Dhyana, often translated as “meditation,” is the seventh limb in the “Ashtanga” or “eight-limbed” system of Yoga, as delineated by Patanjali in the Yoga Sutras. It follows Dharana, the practice of focused concentration, and leads up to Samadhi, the ultimate state of self-realization and absorption.

The term “Dhyana” stems from the Sanskrit root “dhyai,” which means “to contemplate or meditate on.” While Dharana involves holding the attention on a single point of focus, Dhyana represents a deepened, sustained, and uninterrupted concentration or meditation.

8. Samadhi – The Goal of Ashtanga Yoga

Samadhi is the eighth and final limb of the “Ashtanga” or “eight-limbed” system of Yoga as defined by Patanjali in the Yoga Sutras. It represents the culmination of all yogic practices and is often translated as “integration,” “absorption,” or “superconscious state.”

The term “Samadhi” is derived from the Sanskrit roots “sama” (meaning “together” or “integrated”) and “dha” (meaning “to get” or “to hold”). Thus, Samadhi signifies a state where the individual consciousness merges with the universal consciousness, signifying complete harmony and unity.

Samadhi, often equated with enlightenment, is the zenith of one’s spiritual journey, symbolizing the transcendence of ego and a harmonious unity with everything. Luminaries like Gautam Buddha, Krishna, Rama, Jesus Christ, and contemporary sages like Sadhguru exemplify this state.

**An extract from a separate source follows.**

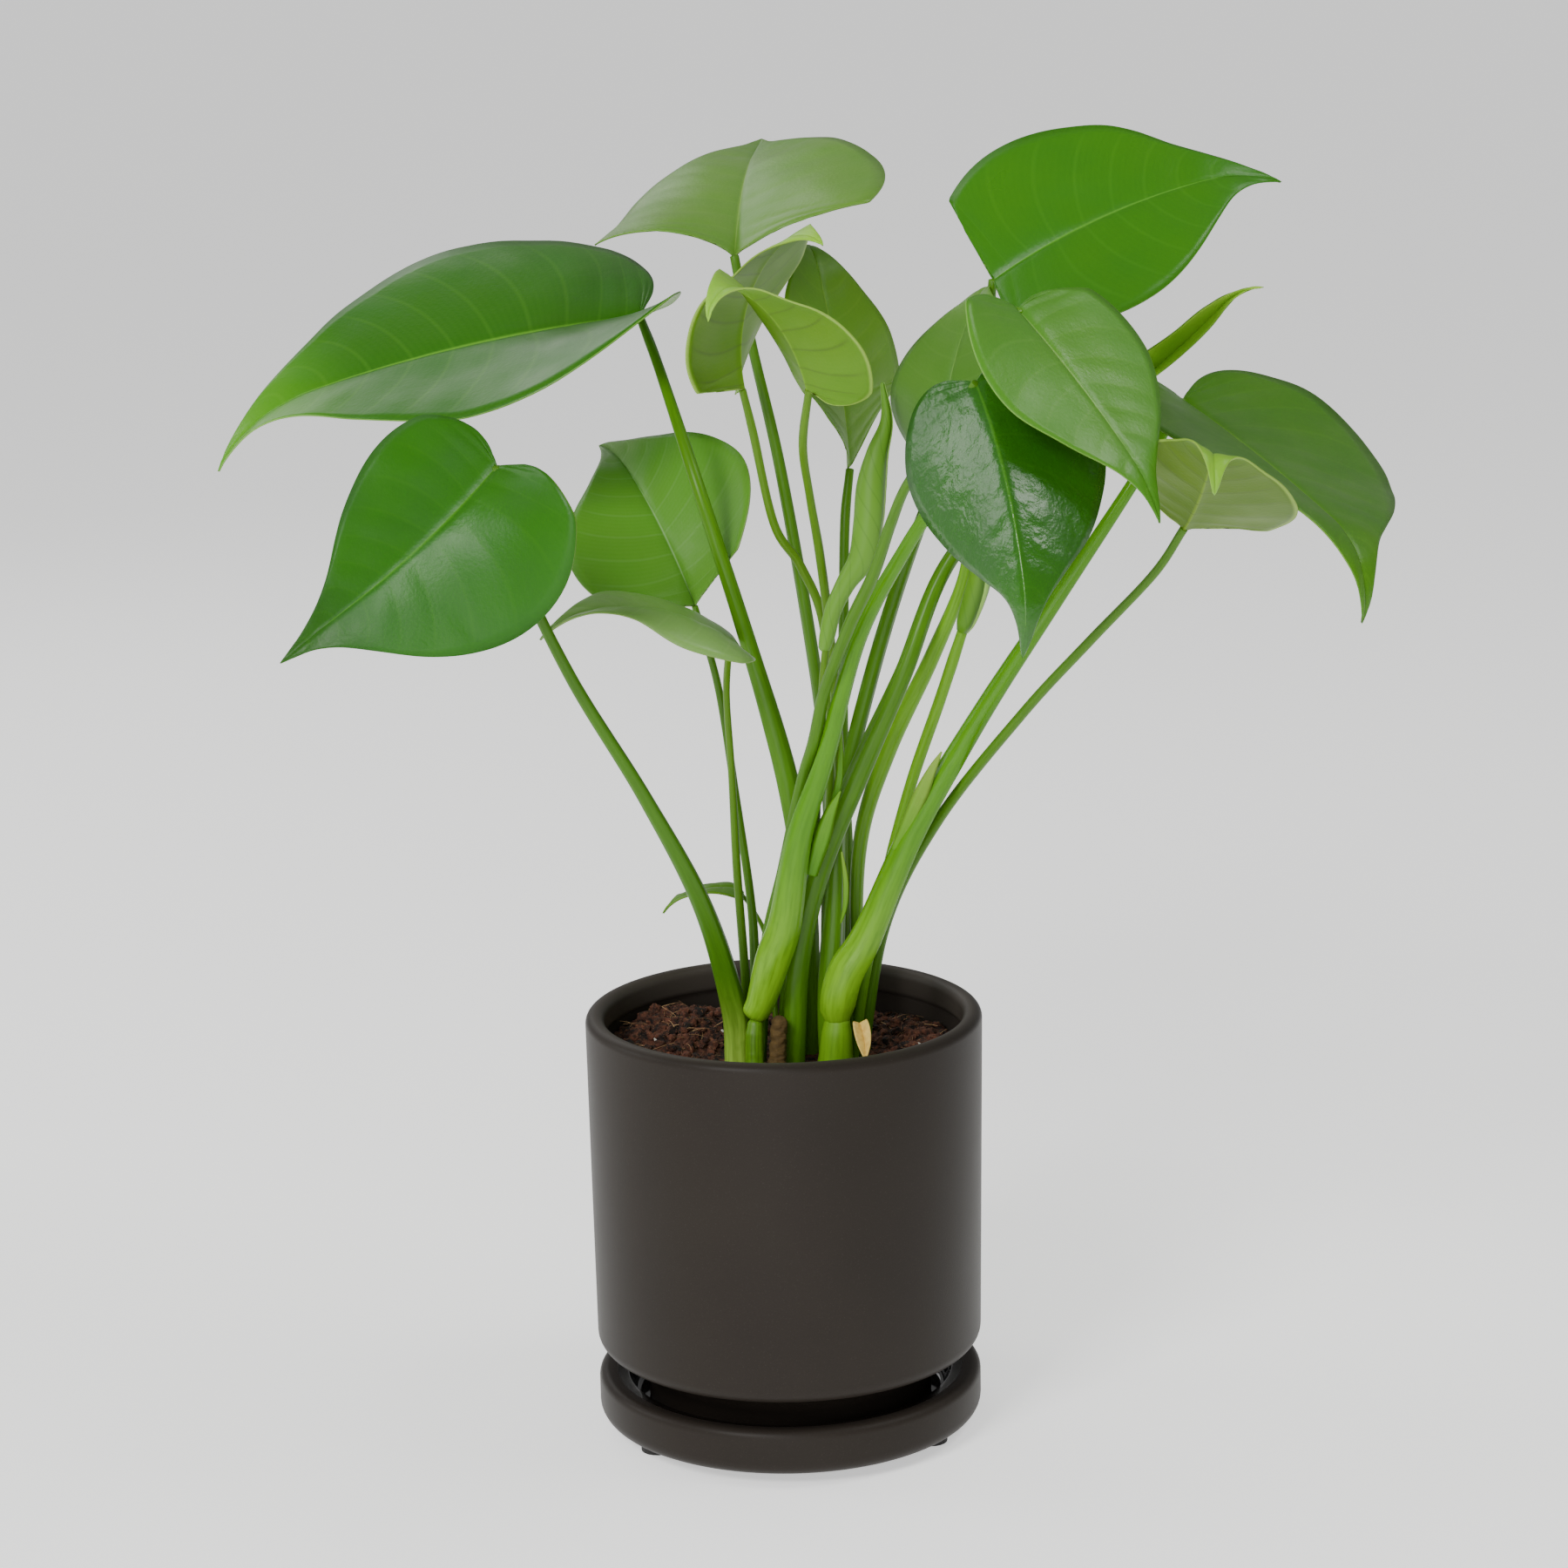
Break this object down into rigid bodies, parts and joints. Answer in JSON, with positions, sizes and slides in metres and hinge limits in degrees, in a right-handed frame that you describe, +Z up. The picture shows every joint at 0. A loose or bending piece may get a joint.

In the annals of various spiritual traditions, enlightenment epitomizes the pinnacle of understanding and realization, achievable through immense dedication and discipline. However, its doors remain open to every seeker.

The Yoga Sutras, in their universal wisdom, echo that every individual possesses the potential to reach enlightenment. Ashtanga Yoga, hence, is not just a practice but a transformative journey. It has been the philosophy of Hindus for eons, who believe in the familial bond of the world and hence, propagate peace. After all, when the world is family, what place does conflict have?